Start at the line containing "make_light_row(head, paints)" and stop at the line containing "import math"; copy those lines exactly, both ends included, and no others.

> [PROVIDED DATA]
-=-=-

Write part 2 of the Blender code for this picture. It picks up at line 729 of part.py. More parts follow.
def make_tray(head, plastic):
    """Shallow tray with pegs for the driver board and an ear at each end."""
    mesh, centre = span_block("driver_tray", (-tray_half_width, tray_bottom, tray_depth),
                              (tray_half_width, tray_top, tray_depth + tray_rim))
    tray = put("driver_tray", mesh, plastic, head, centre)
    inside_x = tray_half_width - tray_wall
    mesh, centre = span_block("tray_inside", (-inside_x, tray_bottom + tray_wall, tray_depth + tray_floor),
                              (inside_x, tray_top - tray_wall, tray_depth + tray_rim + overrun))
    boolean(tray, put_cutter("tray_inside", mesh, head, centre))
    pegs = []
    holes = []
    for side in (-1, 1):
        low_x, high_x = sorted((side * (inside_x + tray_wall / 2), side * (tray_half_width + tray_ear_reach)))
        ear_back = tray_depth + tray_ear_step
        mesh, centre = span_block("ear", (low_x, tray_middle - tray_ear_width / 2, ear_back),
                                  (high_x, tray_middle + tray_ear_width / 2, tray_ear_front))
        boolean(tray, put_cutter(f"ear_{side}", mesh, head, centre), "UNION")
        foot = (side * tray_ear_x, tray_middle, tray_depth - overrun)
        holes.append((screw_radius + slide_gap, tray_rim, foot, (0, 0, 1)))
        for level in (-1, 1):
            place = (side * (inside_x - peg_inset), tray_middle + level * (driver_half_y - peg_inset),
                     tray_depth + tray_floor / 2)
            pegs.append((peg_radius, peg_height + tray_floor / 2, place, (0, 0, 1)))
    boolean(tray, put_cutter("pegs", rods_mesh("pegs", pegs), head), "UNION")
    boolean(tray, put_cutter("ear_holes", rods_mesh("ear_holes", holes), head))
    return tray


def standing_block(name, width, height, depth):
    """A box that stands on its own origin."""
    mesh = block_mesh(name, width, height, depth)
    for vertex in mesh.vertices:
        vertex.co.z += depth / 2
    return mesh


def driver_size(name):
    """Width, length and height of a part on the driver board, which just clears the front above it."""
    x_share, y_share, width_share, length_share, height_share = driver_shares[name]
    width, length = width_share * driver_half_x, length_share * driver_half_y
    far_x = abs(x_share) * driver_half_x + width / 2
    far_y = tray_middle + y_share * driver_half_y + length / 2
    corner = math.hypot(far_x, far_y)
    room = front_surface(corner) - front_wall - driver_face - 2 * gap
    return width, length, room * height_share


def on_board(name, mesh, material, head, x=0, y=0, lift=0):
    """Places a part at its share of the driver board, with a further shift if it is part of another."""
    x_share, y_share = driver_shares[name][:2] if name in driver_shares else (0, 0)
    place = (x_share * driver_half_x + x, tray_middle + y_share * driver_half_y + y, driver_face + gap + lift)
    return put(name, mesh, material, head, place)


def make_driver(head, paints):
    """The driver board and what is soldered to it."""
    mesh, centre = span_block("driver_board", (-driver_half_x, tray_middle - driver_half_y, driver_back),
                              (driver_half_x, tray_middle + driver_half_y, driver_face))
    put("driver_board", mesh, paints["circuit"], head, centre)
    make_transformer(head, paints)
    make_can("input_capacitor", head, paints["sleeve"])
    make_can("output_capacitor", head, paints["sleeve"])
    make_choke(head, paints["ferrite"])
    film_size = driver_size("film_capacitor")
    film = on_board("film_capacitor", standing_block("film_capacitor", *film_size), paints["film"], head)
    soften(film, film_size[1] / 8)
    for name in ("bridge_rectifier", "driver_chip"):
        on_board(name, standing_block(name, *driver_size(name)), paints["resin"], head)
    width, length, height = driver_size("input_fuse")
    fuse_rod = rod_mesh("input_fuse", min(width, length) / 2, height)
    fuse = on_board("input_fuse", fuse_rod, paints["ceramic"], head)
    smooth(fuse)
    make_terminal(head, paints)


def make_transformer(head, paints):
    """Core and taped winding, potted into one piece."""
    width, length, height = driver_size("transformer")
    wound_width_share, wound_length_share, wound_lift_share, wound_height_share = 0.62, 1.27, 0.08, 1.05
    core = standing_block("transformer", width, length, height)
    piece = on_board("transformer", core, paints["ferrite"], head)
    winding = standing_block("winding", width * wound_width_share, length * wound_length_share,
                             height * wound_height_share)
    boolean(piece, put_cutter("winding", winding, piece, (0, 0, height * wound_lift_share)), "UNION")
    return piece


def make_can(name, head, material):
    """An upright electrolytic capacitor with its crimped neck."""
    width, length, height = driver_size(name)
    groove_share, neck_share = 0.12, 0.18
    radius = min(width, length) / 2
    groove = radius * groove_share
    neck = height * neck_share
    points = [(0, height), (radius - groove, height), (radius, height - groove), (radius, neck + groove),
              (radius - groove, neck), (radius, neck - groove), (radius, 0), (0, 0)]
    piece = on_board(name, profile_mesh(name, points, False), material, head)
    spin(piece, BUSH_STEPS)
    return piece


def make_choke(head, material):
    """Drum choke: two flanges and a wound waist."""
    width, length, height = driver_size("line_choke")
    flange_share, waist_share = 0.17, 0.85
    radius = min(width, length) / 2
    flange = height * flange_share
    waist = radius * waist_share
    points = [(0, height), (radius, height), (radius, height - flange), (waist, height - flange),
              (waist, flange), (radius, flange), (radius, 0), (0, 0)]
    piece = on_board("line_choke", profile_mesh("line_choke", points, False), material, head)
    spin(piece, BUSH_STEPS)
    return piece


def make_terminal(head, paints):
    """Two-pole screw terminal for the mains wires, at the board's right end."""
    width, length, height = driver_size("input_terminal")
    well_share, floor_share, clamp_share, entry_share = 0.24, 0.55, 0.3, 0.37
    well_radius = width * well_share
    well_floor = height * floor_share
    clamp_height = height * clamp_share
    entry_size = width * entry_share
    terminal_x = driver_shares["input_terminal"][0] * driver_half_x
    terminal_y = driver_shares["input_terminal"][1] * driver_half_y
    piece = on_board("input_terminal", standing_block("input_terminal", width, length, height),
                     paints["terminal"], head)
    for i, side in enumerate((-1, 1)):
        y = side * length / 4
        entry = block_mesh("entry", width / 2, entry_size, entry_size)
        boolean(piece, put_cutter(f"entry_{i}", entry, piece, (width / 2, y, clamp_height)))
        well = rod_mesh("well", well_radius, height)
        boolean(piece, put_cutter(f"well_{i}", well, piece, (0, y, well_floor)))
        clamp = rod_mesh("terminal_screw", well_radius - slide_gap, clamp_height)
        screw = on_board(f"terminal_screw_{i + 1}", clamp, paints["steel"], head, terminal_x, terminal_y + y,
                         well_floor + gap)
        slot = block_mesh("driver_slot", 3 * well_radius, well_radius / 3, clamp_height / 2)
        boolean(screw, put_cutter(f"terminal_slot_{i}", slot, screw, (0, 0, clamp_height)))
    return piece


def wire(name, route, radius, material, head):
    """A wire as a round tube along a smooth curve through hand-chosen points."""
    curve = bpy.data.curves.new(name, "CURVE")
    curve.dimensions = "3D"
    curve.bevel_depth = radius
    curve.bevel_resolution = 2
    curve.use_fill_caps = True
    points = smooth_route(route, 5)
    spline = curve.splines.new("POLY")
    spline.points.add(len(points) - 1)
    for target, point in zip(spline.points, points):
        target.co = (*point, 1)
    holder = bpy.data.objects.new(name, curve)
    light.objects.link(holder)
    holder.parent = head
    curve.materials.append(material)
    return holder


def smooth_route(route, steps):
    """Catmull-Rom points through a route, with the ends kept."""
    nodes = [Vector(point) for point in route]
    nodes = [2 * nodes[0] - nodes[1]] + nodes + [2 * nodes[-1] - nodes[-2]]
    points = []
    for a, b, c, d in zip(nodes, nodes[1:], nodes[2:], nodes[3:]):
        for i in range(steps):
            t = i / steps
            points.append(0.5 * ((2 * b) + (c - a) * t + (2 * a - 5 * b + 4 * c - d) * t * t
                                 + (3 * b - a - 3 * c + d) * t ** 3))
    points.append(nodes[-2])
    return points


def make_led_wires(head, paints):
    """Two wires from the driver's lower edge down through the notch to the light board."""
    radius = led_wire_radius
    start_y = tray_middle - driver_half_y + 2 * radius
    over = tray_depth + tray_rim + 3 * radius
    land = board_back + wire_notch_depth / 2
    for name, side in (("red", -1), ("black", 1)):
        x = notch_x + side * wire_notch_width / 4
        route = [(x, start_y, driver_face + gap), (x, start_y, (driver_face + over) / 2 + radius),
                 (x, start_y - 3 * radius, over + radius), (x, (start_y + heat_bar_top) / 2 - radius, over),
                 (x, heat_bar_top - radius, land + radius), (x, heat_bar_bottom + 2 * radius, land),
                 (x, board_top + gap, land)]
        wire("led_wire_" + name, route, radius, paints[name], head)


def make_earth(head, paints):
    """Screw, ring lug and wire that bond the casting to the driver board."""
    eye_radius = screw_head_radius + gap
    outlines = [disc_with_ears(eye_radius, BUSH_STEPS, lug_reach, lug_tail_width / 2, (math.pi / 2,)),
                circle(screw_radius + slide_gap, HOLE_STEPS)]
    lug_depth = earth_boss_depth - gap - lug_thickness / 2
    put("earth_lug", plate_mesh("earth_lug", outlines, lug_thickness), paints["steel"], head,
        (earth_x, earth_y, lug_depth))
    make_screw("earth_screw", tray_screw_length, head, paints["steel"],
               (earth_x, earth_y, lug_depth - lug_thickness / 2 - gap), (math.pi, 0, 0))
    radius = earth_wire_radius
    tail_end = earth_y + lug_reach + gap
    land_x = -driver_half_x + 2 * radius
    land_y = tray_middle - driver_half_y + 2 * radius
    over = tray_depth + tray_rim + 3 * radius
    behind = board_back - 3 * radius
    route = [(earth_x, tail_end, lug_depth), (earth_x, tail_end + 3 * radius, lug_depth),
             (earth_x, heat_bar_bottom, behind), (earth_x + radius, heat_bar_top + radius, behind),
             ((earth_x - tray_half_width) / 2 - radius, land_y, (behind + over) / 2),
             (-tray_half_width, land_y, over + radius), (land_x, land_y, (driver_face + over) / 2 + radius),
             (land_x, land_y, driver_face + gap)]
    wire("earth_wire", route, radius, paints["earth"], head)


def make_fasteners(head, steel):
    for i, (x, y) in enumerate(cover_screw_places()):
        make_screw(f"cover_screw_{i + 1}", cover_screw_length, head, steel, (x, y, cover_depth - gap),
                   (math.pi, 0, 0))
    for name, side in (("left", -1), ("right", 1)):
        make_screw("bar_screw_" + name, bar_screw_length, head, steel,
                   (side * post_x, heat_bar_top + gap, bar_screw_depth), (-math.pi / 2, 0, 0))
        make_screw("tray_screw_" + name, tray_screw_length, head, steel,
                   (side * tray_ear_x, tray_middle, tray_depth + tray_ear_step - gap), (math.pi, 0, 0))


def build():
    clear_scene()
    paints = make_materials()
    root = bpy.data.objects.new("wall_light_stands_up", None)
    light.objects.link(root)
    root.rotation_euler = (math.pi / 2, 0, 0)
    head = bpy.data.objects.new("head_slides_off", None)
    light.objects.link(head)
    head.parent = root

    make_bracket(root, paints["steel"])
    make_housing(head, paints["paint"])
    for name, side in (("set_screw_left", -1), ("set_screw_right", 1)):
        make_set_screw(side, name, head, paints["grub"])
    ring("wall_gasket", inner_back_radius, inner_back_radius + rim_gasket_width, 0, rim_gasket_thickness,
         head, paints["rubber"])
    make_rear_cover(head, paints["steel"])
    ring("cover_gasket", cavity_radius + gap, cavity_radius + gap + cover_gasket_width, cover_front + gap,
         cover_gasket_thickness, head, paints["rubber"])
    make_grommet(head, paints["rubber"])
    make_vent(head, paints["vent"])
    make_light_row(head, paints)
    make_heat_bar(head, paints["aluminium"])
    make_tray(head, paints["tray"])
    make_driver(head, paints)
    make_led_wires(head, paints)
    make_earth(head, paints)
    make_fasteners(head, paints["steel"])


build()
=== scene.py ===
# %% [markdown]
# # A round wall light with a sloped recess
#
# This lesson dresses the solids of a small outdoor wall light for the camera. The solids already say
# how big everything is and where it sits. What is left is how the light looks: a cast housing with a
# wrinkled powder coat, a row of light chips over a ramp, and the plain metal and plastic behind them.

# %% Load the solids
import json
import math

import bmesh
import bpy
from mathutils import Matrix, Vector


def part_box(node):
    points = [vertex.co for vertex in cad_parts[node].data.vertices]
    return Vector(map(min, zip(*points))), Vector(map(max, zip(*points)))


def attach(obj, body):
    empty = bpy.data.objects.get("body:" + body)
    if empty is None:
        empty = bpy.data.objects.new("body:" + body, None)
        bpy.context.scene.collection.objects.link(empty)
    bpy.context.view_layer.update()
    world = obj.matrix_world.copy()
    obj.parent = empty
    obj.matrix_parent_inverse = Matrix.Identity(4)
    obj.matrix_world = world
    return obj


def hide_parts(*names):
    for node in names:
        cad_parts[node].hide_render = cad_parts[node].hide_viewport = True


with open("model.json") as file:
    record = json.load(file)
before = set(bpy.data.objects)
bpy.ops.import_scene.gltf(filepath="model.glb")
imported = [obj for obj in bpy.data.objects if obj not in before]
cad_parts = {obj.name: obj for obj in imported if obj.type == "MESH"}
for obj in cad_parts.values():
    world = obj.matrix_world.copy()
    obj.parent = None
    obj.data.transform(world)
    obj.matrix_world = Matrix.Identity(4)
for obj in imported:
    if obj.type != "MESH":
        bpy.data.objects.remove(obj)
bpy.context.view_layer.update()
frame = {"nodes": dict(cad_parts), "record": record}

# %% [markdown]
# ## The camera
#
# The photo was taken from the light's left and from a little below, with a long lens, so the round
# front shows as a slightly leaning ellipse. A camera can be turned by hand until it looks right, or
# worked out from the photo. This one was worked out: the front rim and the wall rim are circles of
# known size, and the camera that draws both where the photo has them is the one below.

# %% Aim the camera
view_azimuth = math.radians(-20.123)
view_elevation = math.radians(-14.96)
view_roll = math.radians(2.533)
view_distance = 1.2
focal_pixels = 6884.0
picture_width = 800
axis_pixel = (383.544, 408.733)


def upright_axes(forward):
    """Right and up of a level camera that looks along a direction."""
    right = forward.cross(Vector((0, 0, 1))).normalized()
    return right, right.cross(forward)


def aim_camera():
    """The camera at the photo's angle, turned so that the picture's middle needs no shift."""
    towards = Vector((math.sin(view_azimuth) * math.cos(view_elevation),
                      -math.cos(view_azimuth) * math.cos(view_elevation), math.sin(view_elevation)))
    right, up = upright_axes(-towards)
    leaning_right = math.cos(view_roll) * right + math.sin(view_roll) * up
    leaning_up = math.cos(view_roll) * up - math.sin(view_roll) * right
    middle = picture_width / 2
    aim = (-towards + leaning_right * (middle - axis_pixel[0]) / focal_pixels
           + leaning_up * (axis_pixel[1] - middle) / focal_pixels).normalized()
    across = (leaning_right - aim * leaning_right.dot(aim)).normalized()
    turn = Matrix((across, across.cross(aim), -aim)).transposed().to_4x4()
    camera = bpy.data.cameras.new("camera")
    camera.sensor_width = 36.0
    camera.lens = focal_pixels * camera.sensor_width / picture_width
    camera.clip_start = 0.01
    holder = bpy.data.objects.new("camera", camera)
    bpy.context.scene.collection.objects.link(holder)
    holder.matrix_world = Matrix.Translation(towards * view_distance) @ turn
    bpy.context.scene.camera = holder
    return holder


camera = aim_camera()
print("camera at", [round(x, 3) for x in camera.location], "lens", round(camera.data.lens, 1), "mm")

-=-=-

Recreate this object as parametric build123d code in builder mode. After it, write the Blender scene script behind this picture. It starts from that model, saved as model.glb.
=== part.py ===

-=-=-

> [SOLVED EXERCISE]
    make_light_row(head, paints)
    make_heat_bar(head, paints["aluminium"])
    make_tray(head, paints["tray"])
    make_driver(head, paints)
    make_led_wires(head, paints)
    make_earth(head, paints)
    make_fasteners(head, paints["steel"])


build()
=== scene.py ===
# %% [markdown]
# # A round wall light with a sloped recess
#
# This lesson dresses the solids of a small outdoor wall light for the camera. The solids already say
# how big everything is and where it sits. What is left is how the light looks: a cast housing with a
# wrinkled powder coat, a row of light chips over a ramp, and the plain metal and plastic behind them.

# %% Load the solids
import json
import math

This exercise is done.